Vale ancora la pena diventare architetto o ormai è da considerarsi un lavoro per sognatori e nuovi bohemmienne? Quali sono le tendenze dell’architettura moderna? I grattacieli che sempre più spesso vediamo nelle città italiane sono davvero l’incarnazione del male ?
Di questo e di molto altro si è parlato lunedì 24 marzo alle 18 al Circolo della Stampa, in corso Stati Uniti 27, in occasione dell’incontro con Mario Botta, architetto svizzero tra i più conosciuti al mondo. In un sala gremita di gente a tal punto che molti sono rimasti fuori in piedi, Mario Botta ha dialogato con l’architetto torinese Pietro Derossi, con l’intervento di Gianni Contetti, professore di Storia dell’arte contemporanea all’Università degli Studi di Torino e la moderazione dell’editorialista de La Stampa LuigiLa Spina.

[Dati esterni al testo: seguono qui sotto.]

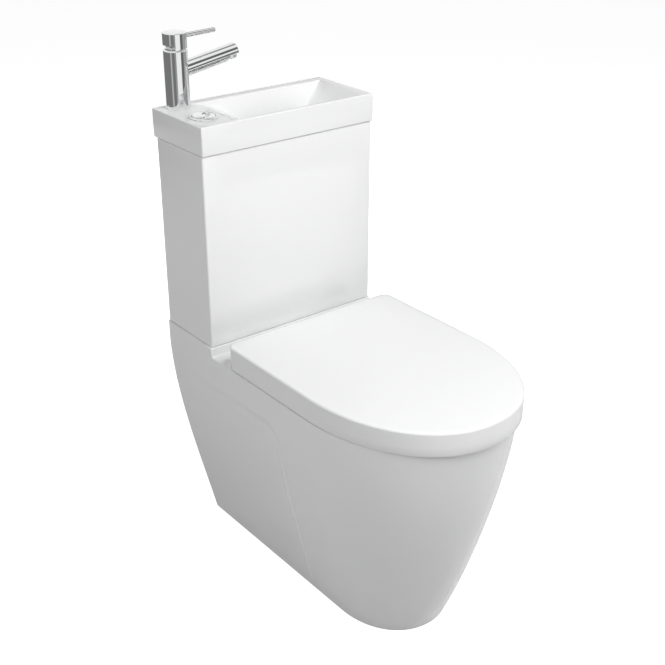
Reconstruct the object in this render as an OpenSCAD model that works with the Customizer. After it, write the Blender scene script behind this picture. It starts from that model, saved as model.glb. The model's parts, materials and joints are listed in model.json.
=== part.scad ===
// Close-coupled toilet with a hand basin on its cistern, a lever tap and a cable-worked dual flush.
// Millimetres. +Z is up, the back (the wall) faces +Y, and the origin lies on the floor at the middle.

/* [Overall] */
// Reach from the wall to the front of the lid
projection = 682; // [660:1:720]
// Play left between pieces that slide or are pushed together
slide_gap = 0.3; // [0.2:0.05:0.5]
// Radial play of a pin or shaft turning in its bore
pin_gap = 0.05; // [0.02:0.01:0.09]

/* [Pan] */
// Height of the rim above the floor
rim_h = 436.5; // [420:0.5:450]
// Rise of the rear deck above the rim
deck_rise = 17.5; // [12:0.5:24]
// Width at the rim
pan_top_w = 368; // [366:1:380]
// Width at the floor
pan_foot_w = 202; // [180:1:240]
// Width that steers the lower flank
pan_low_w = 254; // [230:1:290]
// Width that steers the upper flank
pan_high_w = 373; // [360:1:390]
// Length of the round front at the rim
nose_top = 242; // [225:1:260]
// Length of the round front at the floor
nose_foot = 125; // [100:1:150]
// Length that steers the lower front
nose_low = 177; // [160:1:195]
// Length that steers the upper front
nose_high = 229; // [215:1:240]
// How far the rim's front stands behind the lid's
rim_setback = 10; // [6:1:20]
// Squareness of the round front, where 2 is a true ellipse
nose_power = 2.12; // [2:0.02:2.4]
// Radius of the rear upright corners
pan_corner_r = 14; // [8:1:20]
// Radius of the top outer edge
pan_edge_r = 3; // [2:0.5:5]
// Thickness of the skirt
pan_wall = 12; // [9:0.5:15]
// Thickness of the rim's top
rim_t = 14; // [11:0.5:18]
// Depth of the sunk panel on each side
panel_depth = 3.5; // [2:0.5:6]
// Where the sunk panel starts, measured back from the middle
panel_y = -14; // [-40:1:20]
// Height of the panel's top at its front corner
panel_front_h = 392; // [370:1:405]
// Height of the panel's top at the wall
panel_back_h = 366; // [340:1:390]
// Softness of the panel's edge
panel_soft = 14; // [8:1:20]
// Width of the opening in the back, at its top
back_opening_w = 236; // [200:2:250]
// Width of that opening at the floor
back_opening_foot = 150; // [120:2:156]
// Height of the opening in the back
back_opening_h = 362; // [330:2:366]

/* [Bowl] */
// Width of the bowl at the rim
bowl_w = 262; // [240:2:280]
// Rim left in front of the bowl
bowl_front_rim = 48; // [44:1:60]
// Rim left between the bowl and the raised deck
bowl_back_rim = 98; // [94:1:120]
// Squareness of the bowl's outline
bowl_power = 2.25; // [2:0.05:2.5]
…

Il dibattito, inserito nell’ambito degli incontri con importanti interpreti del sapere internazionale “La cultura nel mondo a colloquio con Torino”, è partito dai giovani. Cosa dire a un ragazzo che ha deciso di misurarsi con quello che da sempre è considerato tra i mestieri più intellettualmente affascinanti? «A parte il fatto che io non so fare altro – scherza Botta -, credo che sia importante sostenere i giovani che vogliono percorrere questo percorso. L’architetto organizza lo spazio interno ed esterno dell’uomo, è espressione della storia del proprio tempo. E’ un lavoro straordinario che, differentemente da quello che può sembrare, non risponde solo alle esigenze fisiche e funzionali, ma anche allo spirito della propria era. L’architettura è specchio della storia, talvolta anche impietoso se si pensa alle periferie».
«Ma un creativo più che ricordare e prendere in considerazione il passato, non dovrebbe essere rivolto al futuro?», subito arriva la provocazione. «Solo gli stregoni non si guardano mai indietro; il creativo in quanto tale è chiamato a confrontarsi con il passato e a metterlo in dialogo con le esigenze del presente e le aspirazioni per il futuro». «Quello di Botta, purtroppo, oggigiorno è un discorso fuori moda – interviene Derossi -, non vincente, lontano dai diktat del profitto. Il mondo dell’architettura è cambiato e in pole position vi sono delle creazioni neorealiste e neoplastiche che trasmettono poco. Il vero problema – continua – è che i progetti sono dettati dalle logiche delle multinazionali che sembrano avere la smania di replicare in tutto il globo tante piccole Dubai. Il lavoro architettonico, invece, è qualcosa di più complesso e profondo; una volta concluso è la storia del progetto che l’ha generato. Oggi questo progetto manca, non si tiene conto del contesto, della memoria del luogo d’interesse e si da origine a strutture senz’anima». «Concordo pienamente con te – aggiunge Botta -. L’architettura è un unicum e come tale si scontra con la domanda globale completamente spersonalizzata. Un progetto valido è irripetibile in un altro contesto, stabilisce rapporti spaziali con il territorio circostante: questo aspetto però viene a mancare quando il committente ha altri obiettivi e altri interessi». Forte è quindi la denuncia che arriva dal simposio di architetti al prevalere dell’aspetto economico, alla svalutazione dilagante dell’umanesimo.
Immancabile arriva poi la domanda sul grattacielo della San Paolo, nuovo e discusso protagonista dello skyline torinese. «Le “torri” che iniziano a popolare le nostre città – spiega diplomaticamente Botta – sono da comprendere. Non bisogna soffermarsi sulla tecnologia, che in quanto tale risulta sterile, ma capire se il progetto è parte del contesto, si relazione con esso: è il territorio, infatti, a condizionare l’architettura».